Ignoring R1 (which is essential, otherwise V1 and R2 don't form a 1-port network), calculate Ieq1 (Norton equivalent of V1 and R2) as 72/5A = 14.4A. Note however that once you've performed a source transformation that's no longer the current through the original R2 but the current through the current source in parallel with the new R2. I think this is what your book is doing, but the wording is muddy. The actual I2 through the original R2 (or even through the new/transformed R2) is not this 14.4A, as you'll see in a moment.

After we've done this source transformation of V1 and R2, we have a current source of 72/5A that's splitting its current three ways: through (the new) R2, through R3, and through R4. Borrowing owg60's 2nd diagram here:

This is basically a 3-way current divider. I3 is then: (1/8 / (1/5 + 1/8 + 1/20)) * 72/5 = 4.8A. So Isc = I1 + I3 = 6A + 4.8A = 10.8A indeed.

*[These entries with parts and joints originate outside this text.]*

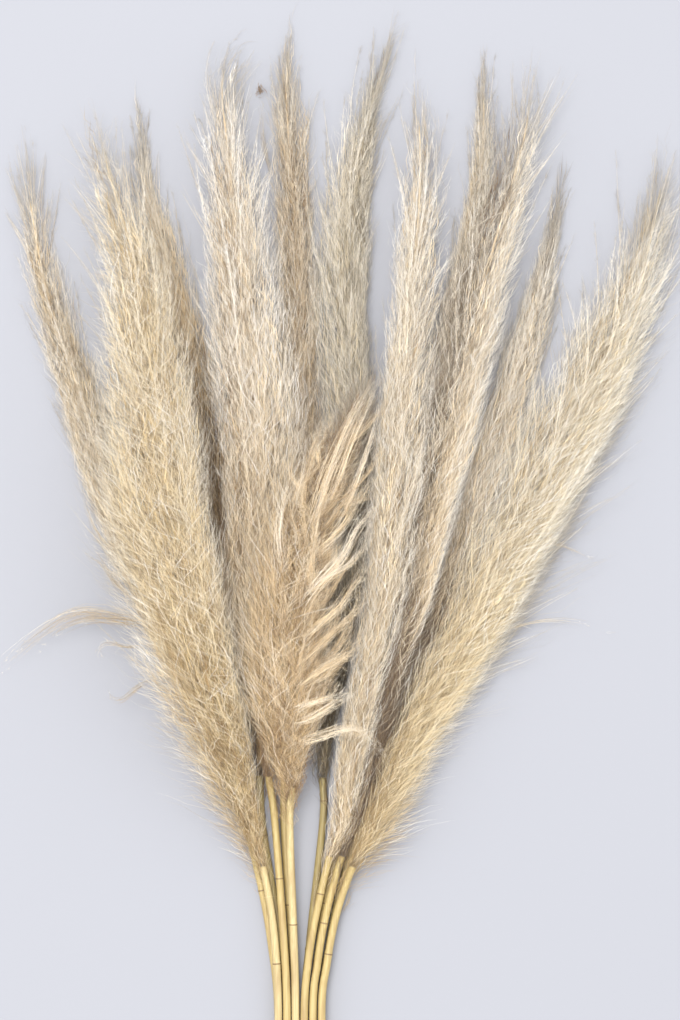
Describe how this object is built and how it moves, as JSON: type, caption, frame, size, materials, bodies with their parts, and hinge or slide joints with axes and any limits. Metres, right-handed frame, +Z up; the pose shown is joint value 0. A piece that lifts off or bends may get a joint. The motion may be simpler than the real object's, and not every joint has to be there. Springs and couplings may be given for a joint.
{
  "type": "bundle of pampas grass",
  "caption": "Loose bunch of cut and dried pampas grass: straw stems side by side at one end, feathery cream, tan and grey plumes fanned out flat at the other.",
  "frame": {"origin": "on the surface that the bunch lies on, under the flat spot on the underside of the dense tan plume, about the middle of the bunch's length", "axes": "+Z up from the surface, +Y from the cut ends of the stems to the tips of the plumes, +X across the fan to the broad golden plume's side"},
  "size_m": [0.703, 1.2034, 0.1064],
  "materials": {
    "stem": "dry straw, faint shine",
    "fluff_grey_beige": "silky dry hairs",
    "fluff_golden_beige": "silky dry hairs",
    "fluff_brown": "silky dry hairs",
    "fluff_cream": "silky dry hairs",
    "fluff_tan": "silky dry hairs",
    "fluff_curly_cream": "silky dry hairs",
    "fluff_grey_green": "silky dry hairs",
    "fluff_light_cream": "silky dry hairs",
    "fluff_pale": "silky dry hairs",
    "fluff_pink_beige": "silky dry hairs",
    "fluff_taupe": "silky dry hairs",
    "fluff_golden_cream": "silky dry hairs"
  },
  "bodies": {
    "root": {"stem_01_outer_left": "stem", "stem_02_broad_left": "stem", "stem_03_thin_brown": "stem", "stem_04_arched_cream": "stem", "stem_05_dense_tan": "stem", "stem_06_curly_front": "stem", "stem_07_grey_green": "stem", "stem_08_tall_cream": "stem", "stem_09_thin_pale": "stem", "stem_10_pink_beige": "stem", "stem_11_thin_taupe": "stem", "stem_12_broad_right": "stem", "plume_01_outer_left": "fluff_grey_beige", "plume_02_broad_left": "fluff_golden_beige", "plume_03_thin_brown": "fluff_brown", "plume_04_arched_cream": "fluff_cream", "plume_05_dense_tan": "fluff_tan", "plume_06_curly_front": "fluff_curly_cream", "plume_07_grey_green": "fluff_grey_green", "plume_08_tall_cream": "fluff_light_cream", "plume_09_thin_pale": "fluff_pale", "plume_10_pink_beige": "fluff_pink_beige", "plume_11_thin_taupe": "fluff_taupe", "plume_12_broad_right": "fluff_golden_cream"}
  },
  "joints": []
}
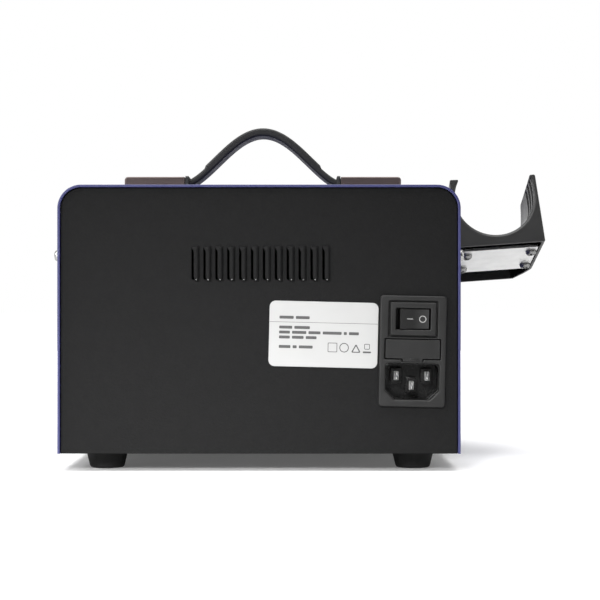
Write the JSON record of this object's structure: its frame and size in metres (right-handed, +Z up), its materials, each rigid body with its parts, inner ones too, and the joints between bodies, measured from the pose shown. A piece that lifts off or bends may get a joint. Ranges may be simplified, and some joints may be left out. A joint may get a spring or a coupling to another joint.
{
  "type": "hot-air and soldering rework station",
  "caption": "Bench rework station: steel case with bowed carrying strap, rear mains inlet with switch and fuse, front knobs and sockets, tilted side cradle for the hot-air gun.",
  "frame": {"origin": "middle of the bounding box's footprint, on the surface that the rubber feet stand on", "axes": "+Z up; the control panel faces -Y and the mains inlet faces +Y; the gun cradle is on the -X side"},
  "size_m": [0.24, 0.2618, 0.1678],
  "materials": {
    "blue_enamel": "dark blue-violet semi-gloss enamel on folded sheet steel",
    "black_textured_paint": "matt black powder coat with a fine wrinkle",
    "black_rubber": "moulded black rubber",
    "strap_rubber": "satin black moulded rubber over a spring strip",
    "bright_steel": "nickel-plated steel",
    "dark_steel": "zinc-plated steel screws",
    "brass": "plain turned brass",
    "white_label": "white printed vinyl sticker",
    "gloss_black": "moulded black thermoplastic",
    "black_plastic": "satin black moulded plastic",
    "glass_tube": "glass tube fuse with plated caps",
    "bronze_plate": "brown-bronze anodised end caps",
    "brushed_aluminium": "brushed aluminium bracket",
    "cast_aluminium": "die-cast and extruded aluminium",
    "smoked_window": "smoked acrylic window",
    "silicon_steel": "varnished steel laminations",
    "yellow_tape": "copper winding under yellow insulating tape",
    "clear_tube": "translucent silicone air line",
    "green_board": "green solder-masked circuit board"
  },
  "bodies": {
    "root": {"top_cover": "blue_enamel", "rear_panel": "black_textured_paint", "front_panel": "black_textured_paint", "base_tray": "black_textured_paint", "foot_rear_left": "black_rubber", "foot_rear_right": "black_rubber", "foot_front_left": "black_rubber", "foot_front_right": "black_rubber", "side_screw_rear_left": "bright_steel", "side_screw_rear_right": "bright_steel", "side_screw_front_left": "bright_steel", "side_screw_front_right": "bright_steel", "rating_label": "white_label", "inlet_housing": "gloss_black", "inlet_pin_live": "bright_steel", "inlet_pin_neutral": "bright_steel", "inlet_pin_earth": "bright_steel", "handle_cap_left": "bronze_plate", "handle_cap_right": "bronze_plate", "handle_clip_left": "black_plastic", "handle_clip_right": "black_plastic", "gun_cradle": "black_plastic", "holder_bracket": "brushed_aluminium", "cradle_screw_1": "dark_steel", "cradle_screw_2": "dark_steel", "cradle_screw_3": "dark_steel", "cradle_screw_4": "dark_steel", "bracket_screw_1": "bright_steel", "bracket_screw_2": "bright_steel", "display_window_air": "smoked_window", "display_window_iron": "smoked_window", "potentiometer_air_flow": "bright_steel", "potentiometer_air_heat": "bright_steel", "potentiometer_iron_heat": "bright_steel", "switch_housing_air": "black_plastic", "switch_housing_iron": "black_plastic", "iron_socket": "bright_steel", "iron_socket_nut": "brass", "air_gland": "black_plastic", "air_gland_nut": "black_plastic", "transformer_core": "silicon_steel", "transformer_winding": "yellow_tape", "transformer_bracket": "bright_steel", "pump_body": "cast_aluminium", "air_tube": "clear_tube", "main_board": "green_board", "heatsink": "cast_aluminium", "filter_capacitor": "gloss_black", "control_board": "green_board"},
    "inlet_switch": {"inlet_rocker": "gloss_black"},
    "fuse_carrier": {"fuse_drawer": "gloss_black", "fuse": "glass_tube"},
    "strap": {"handle_strap": "strap_rubber"},
    "flow_knob": {"knob_air_flow": "black_plastic"},
    "air_heat_knob": {"knob_air_heat": "black_plastic"},
    "iron_heat_knob": {"knob_iron_heat": "black_plastic"},
    "air_switch": {"switch_rocker_air": "gloss_black"},
    "iron_switch": {"switch_rocker_iron": "gloss_black"},
    "armature": {"pump_armature": "silicon_steel"}
  },
  "joints": [
    {"name": "inlet_rocker_tilt", "type": "hinge", "parent": "root", "child": "inlet_switch", "pos_m": [-0.04719, 0.12542, 0.0705], "axis": [0.0209, 0, -0.9998], "range_deg": [0, 20]},
    {"name": "fuse_drawer_slide", "type": "slide", "parent": "root", "child": "fuse_carrier", "axis": [0, 1, 0], "range_m": [0, 0.018]},
    {"name": "handle_press", "type": "slide", "parent": "root", "child": "strap", "axis": [0, 0, -1], "range_m": [0, 0.02], "stiffness_N_per_m": 300, "springref_m": -0.003, "deforming": ["handle_strap"]},
    {"name": "air_flow_turn", "type": "hinge", "parent": "root", "child": "flow_knob", "pos_m": [-0.03767, -0.11588, 0.068], "axis": [0, -1, 0], "range_deg": [-150, 150]},
    {"name": "air_heat_turn", "type": "hinge", "parent": "root", "child": "air_heat_knob", "pos_m": [-0.00167, -0.11588, 0.068], "axis": [0, -1, 0], "range_deg": [-150, 150]},
    {"name": "iron_heat_turn", "type": "hinge", "parent": "root", "child": "iron_heat_knob", "pos_m": [0.06433, -0.11588, 0.068], "axis": [0, -1, 0], "range_deg": [-150, 150]},
    {"name": "air_switch_tilt", "type": "hinge", "parent": "root", "child": "air_switch", "pos_m": [-0.04767, -0.11258, 0.031], "axis": [-1, 0, 0], "range_deg": [0, 20]},
    {"name": "iron_switch_tilt", "type": "hinge", "parent": "root", "child": "iron_switch", "pos_m": [0.09633, -0.11258, 0.031], "axis": [-1, 0, 0], "range_deg": [0, 20]},
    {"name": "pump_armature_swing", "type": "hinge", "parent": "root", "child": "armature", "pos_m": [0.06833, -0.03968, 0.04], "axis": [0, 0, 1], "range_deg": [-2, 2], "stiffness_Nm_per_rad": 0.5}
  ]
}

But what about I2? Which I2?? We have to be very careful, because the I2 through the transformed R2 is different than the one though the original R2! Indeed the former is (1/5 / (1/5 + 1/8 + 1/20)) * 72/5 = 7.68A while the latter is (1/8 + 1/20) / (1/5 + 1/20 + 1/8) * 72/5 = 6.72A since it's the sum of I3 and I4. In either case, the book is obviously wrong about I2.

Also, you cannot make a 1-port network out of V1 and (just) R4, even after removing R1. So that (3.6A) transformation doesn't make any sense to me... But you can make a 1-port network of V1, R2 and R4 (again after removing R1). The latter is 14.4A (or 57.6V) source with a 20 || 5 = 4 ohm resistor. Now 57.6V / (4 + 8) = 4.8A again since R3 is now in series with this 4 ohm resistor in the Thevenin form. And this calculation is faster than the current divider I did above, but not very illuminating as to the currents through the actual R2 etc.